In Plant Identification via Multipath Sparse Coding. Authors propose a novel plant identification method based on multipath sparse coding using SIFT features, which avoids the need of feature engineering and the reliance on botanical taxonomy. And they evaluate the proposed method on several plant datasets and find that multi-organ is more informative than single organ for botanist. Experimental results also validate that the proposed method outperforms the state-of-the-art methods.

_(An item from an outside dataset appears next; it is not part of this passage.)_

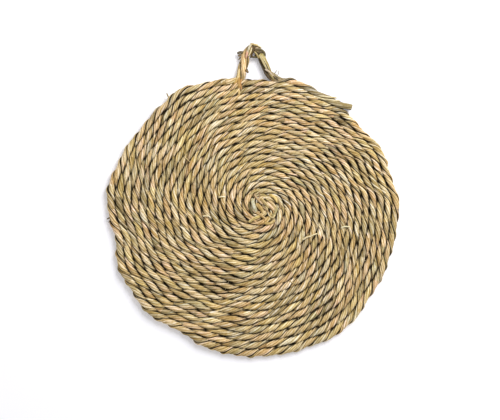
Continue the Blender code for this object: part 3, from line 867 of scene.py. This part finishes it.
def makeLeafGroup():
    # cuts the map into leaves and lengths, gives each its own tone, and draws fibres along it
    group = bpy.data.node_groups.new("rushLeaf", "ShaderNodeTree")
    face = group.interface
    for label in ("Leaf length", "Seed"):
        face.new_socket(label, in_out="INPUT", socket_type="NodeSocketFloat")
    for label in ("Tone", "Second tone", "Ply tone", "Crease", "Fibre", "Fleck"):
        face.new_socket(label, in_out="OUTPUT", socket_type="NodeSocketFloat")
    start = group.nodes.new("NodeGroupInput")
    end = group.nodes.new("NodeGroupOutput")
    uv = addNode(group, "ShaderNodeUVMap", {"uv_map": "leaf"}).outputs[0]
    split = addNode(group, "ShaderNodeSeparateXYZ", i0=uv)
    u, v = split.outputs[0], split.outputs[1]
    leaf = maths(group, "FLOOR", u)
    ownStart = addNode(group, "ShaderNodeTexWhiteNoise", {"noise_dimensions": "1D"}, W=leaf).outputs[0]
    length = maths(group, "DIVIDE", v, start.outputs["Leaf length"])
    length = maths(group, "FLOOR", maths(group, "ADD", length, ownStart))
    cell = addNode(group, "ShaderNodeCombineXYZ", X=leaf, Y=length, Z=start.outputs["Seed"]).outputs[0]
    random = addNode(group, "ShaderNodeTexWhiteNoise", {"noise_dimensions": "3D"}, Vector=cell)
    second = addNode(group, "ShaderNodeSeparateColor", i0=random.outputs[1]).outputs[1]
    whichPly = maths(group, "FLOOR", maths(group, "DIVIDE", u, rope["mapWidth"]))
    plyLength = maths(group, "FLOOR", maths(group, "DIVIDE", v, rope["lay"] * rush["plyLength"]))
    plyCell = addNode(group, "ShaderNodeCombineXYZ", X=whichPly, Y=plyLength, Z=rush["plySeed"]).outputs[0]
    plyTone = addNode(group, "ShaderNodeTexWhiteNoise", {"noise_dimensions": "3D"}, Vector=plyCell)
    inLeaf = maths(group, "FRACT", u)
    away = maths(group, "ABSOLUTE", maths(group, "SUBTRACT", inLeaf, 0.5))
    masks = {
        "Tone": random.outputs[0],
        "Second tone": second,
        "Ply tone": plyTone.outputs[0],
        "Crease": ranged(group, away, *rush["creaseAt"], 0.0, 1.0),
        "Fibre": leafNoise(group, u, v, *rush["fibre"]),
        "Fleck": leafNoise(group, u, v, *rush["fleck"]),
    }
    for label, socket in masks.items():
        group.links.new(socket, end.inputs[label])
    return group


leafGroup = makeLeafGroup()


def rushMaterial(name):
    seed, deepAt, gapShadeShare, bumpStrength = rush["finishes"][name]
    material = bpy.data.materials.new(name)
    material.use_nodes = True
    tree = material.node_tree
    shader = tree.nodes["Principled BSDF"]
    leaf = tree.nodes.new("ShaderNodeGroup")
    leaf.node_tree = leafGroup
    leaf.inputs["Leaf length"].default_value = rush["leafLength"]
    leaf.inputs["Seed"].default_value = seed
    ramps = []
    for label in ("Tone", "Ply tone"):
        ramp = addNode(tree, "ShaderNodeValToRGB", i0=leaf.outputs[label])
        while len(ramp.color_ramp.elements) < len(rush["colours"]):
            ramp.color_ramp.elements.new(0.5)
        for element, (place, colour) in zip(ramp.color_ramp.elements, rush["colours"]):
            element.position = place
            element.color = srgb(*colour)
        ramps.append(ramp.outputs[0])
    bundle = mixed(tree, rush["plyShare"], *ramps)
    paint = addNode(tree, "ShaderNodeAttribute", {"attribute_name": "tint"})
    base = mixed(tree, paint.outputs["Alpha"], bundle, paint.outputs["Color"])
    fibreShade, fleckShade, toneShade, creaseShade = [
        ranged(tree, leaf.outputs[label], *rush[key]) for label, key in (
            ("Fibre", "fibreShade"), ("Fleck", "fleckShade"), ("Second tone", "toneShade"),
            ("Crease", "creaseShade"))]
    # fibre, fleck and tone are the leaves' own colour; the crease factor is painted shade
    shade = maths(tree, "MULTIPLY", maths(tree, "MULTIPLY", fibreShade, fleckShade),
                  maths(tree, "MULTIPLY", toneShade, creaseShade))
    green = maths(tree, "POWER", shade, rush["warmGreen"])
    blue = maths(tree, "POWER", shade, rush["warmBlue"])
    warm = addNode(tree, "ShaderNodeCombineColor", i0=shade, i1=green, i2=blue).outputs[0]
    leafColour = mixed(tree, 1.0, base, warm, "MULTIPLY")
    # painted shade: deep near a rope's middle, and where a point is not open, the colour goes toward the
    # dark gap colour
    depth = addNode(tree, "ShaderNodeAttribute", {"attribute_name": "depth"}).outputs["Fac"]
    opened = addNode(tree, "ShaderNodeAttribute", {"attribute_name": "open"}).outputs["Fac"]
    paintedExposure = maths(tree, "MULTIPLY", ranged(tree, depth, *deepAt, 1 - gapShadeShare, 1.0),
                  ranged(tree, opened, *rush["openAt"], 1 - gapShadeShare, 1.0))
    colour = mixed(tree, paintedExposure, srgb(*rush["gap"]), leafColour)
    tree.links.new(colour, shader.inputs["Base Color"])
    rough = ranged(tree, leaf.outputs["Fibre"], *rush["roughness"])
    hidden = maths(tree, "SUBTRACT", 1.0, paintedExposure)
    tree.links.new(maths(tree, "MAXIMUM", rough, hidden), shader.inputs["Roughness"])
    shader.inputs["Specular IOR Level"].default_value = rush["specular"]
    bump = addNode(tree, "ShaderNodeBump", Strength=bumpStrength, Distance=rush["bumpDepth"],
                   Height=leaf.outputs["Fibre"])
    tree.links.new(bump.outputs[0], shader.inputs["Normal"])
    return material


pieceFinishes = {
    "rushCoil": (*coilPieces, *tailPieces, centreKnot),
    "rushLoop": (loopRope,),
    "rushStrand": (loopBinding, loopTufts, rootStrands, tailFan, sewingEnds, rimTufts),
}
for finish, pieces in pieceFinishes.items():
    rushFinish = rushMaterial(finish)
    for piece in pieces:
        piece.data.materials.append(rushFinish)

# Pale twine: fine slanting yarns across its length
twineLook = {
    "dark": (150, 130, 92), "light": (226, 210, 172), "fineness": 900.0, "unevenness": 1.5,
    "detail": 2.0, "roughness": 0.8, "bump": 0.5, "bumpDepth": 0.0003,
}


def twineMaterial():
    material = bpy.data.materials.new("sewingTwine")
    material.use_nodes = True
    tree = material.node_tree
    shader = tree.nodes["Principled BSDF"]
    place = addNode(tree, "ShaderNodeTexCoord").outputs["Object"]
    waves = addNode(tree, "ShaderNodeTexWave", {"bands_direction": "DIAGONAL"}, Vector=place,
                    Scale=twineLook["fineness"], Distortion=twineLook["unevenness"],
                    Detail=twineLook["detail"]).outputs["Fac"]
    colour = mixed(tree, waves, srgb(*twineLook["dark"]), srgb(*twineLook["light"]))
    tree.links.new(colour, shader.inputs["Base Color"])
    shader.inputs["Roughness"].default_value = twineLook["roughness"]
    bump = addNode(tree, "ShaderNodeBump", Strength=twineLook["bump"], Distance=twineLook["bumpDepth"],
                   Height=waves)
    tree.links.new(bump.outputs[0], shader.inputs["Normal"])
    return material


twine = twineMaterial()
for name, node in frame["nodes"].items():
    if name.startswith("sewing_twine"):
        for materialSlot in node.material_slots:
            materialSlot.material = twine
print("materials made")

# Stage: pale floor, wide soft light from the upper right
stage = {
    "reach": 6.0, "floor": (0.89, 0.89, 0.94), "glow": 0.16, "floorRoughness": 0.9,
    "sky": (1.0, 0.99, 0.97), "skyPower": 0.50,
    "lamps": [("keyLight", 22.3, (0.70, 0.80, 1.05), 0.85), ("fillLight", 2.0, (-0.9, -0.3, 1.3), 1.2)],
}


def makeStage():
    reach = stage["reach"]
    mesh = bpy.data.meshes.new("floor")
    mesh.from_pydata([(-reach, -reach, 0), (reach, -reach, 0), (reach, reach, 0), (-reach, reach, 0)],
                     [], [(0, 1, 2, 3)])
    floor = bpy.data.objects.new("floor", mesh)
    bpy.context.scene.collection.objects.link(floor)
    pale = bpy.data.materials.new("paleFloor")
    pale.use_nodes = True
    paleInputs = pale.node_tree.nodes["Principled BSDF"].inputs
    paleInputs["Base Color"].default_value = (*stage["floor"], 1.0)
    paleInputs["Emission Color"].default_value = (*stage["floor"], 1.0)
    paleInputs["Emission Strength"].default_value = stage["glow"]
    paleInputs["Roughness"].default_value = stage["floorRoughness"]
    mesh.materials.append(pale)
    world = bpy.data.worlds.new("studio")
    world.use_nodes = True
    sky = world.node_tree.nodes["Background"]
    sky.inputs[0].default_value = (*stage["sky"], 1.0)
    sky.inputs[1].default_value = stage["skyPower"]
    bpy.context.scene.world = world
    for name, power, place, across in stage["lamps"]:
        data = bpy.data.lights.new(name, "AREA")
        data.energy = power
        data.size = across
        lamp = bpy.data.objects.new(name, data)
        lamp.location = place
        lamp.rotation_euler = Vector(place).to_track_quat("Z", "Y").to_euler()
        bpy.context.scene.collection.objects.link(lamp)
    bpy.context.scene.view_settings.view_transform = "Standard"


makeStage()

In Real-time Visual Tracking Based on Improved Perceptual Hashing. Mengjuan Fei et al. proposed a perceptual hashing based template-matching method for object tracking to efficiently track objects in challenging video sequences. They propose Laplace-based Hash (LHash) and Laplace-based Difference Hash (LDHash). By qualitative and quantitative comparison with some representative tracking algorithms, experimental results show that our improved perceptual hashing-based tracking algorithms perform favorably against the state-of-the-art algorithms under various challenging environments in terms of time cost, accuracy and robustness.
In Modality Identification for Heterogeneous Face Recognition. Muhammad Khurram Shaikh et al. propose a novel image sharpening based modality pattern noise technique for modality identification. The proposed system has been evaluated on three challenging benchmarks of heterogeneous face databases. The proposed technique has produced outstanding results and will open new avenues of research for automated HFR methods in future.
These 18 selected contributions basically can reflect the new achievements in the field of RGB-D and multimodal learning and we hope they can provide a solid foundation for future new approaches and applications.
Finally, we would like to thank all authors for their contributions, the reviewers for reviewing these papers, and Editor-in-Chief, Prof. Borko Furht, for his support and guidance throughout the process.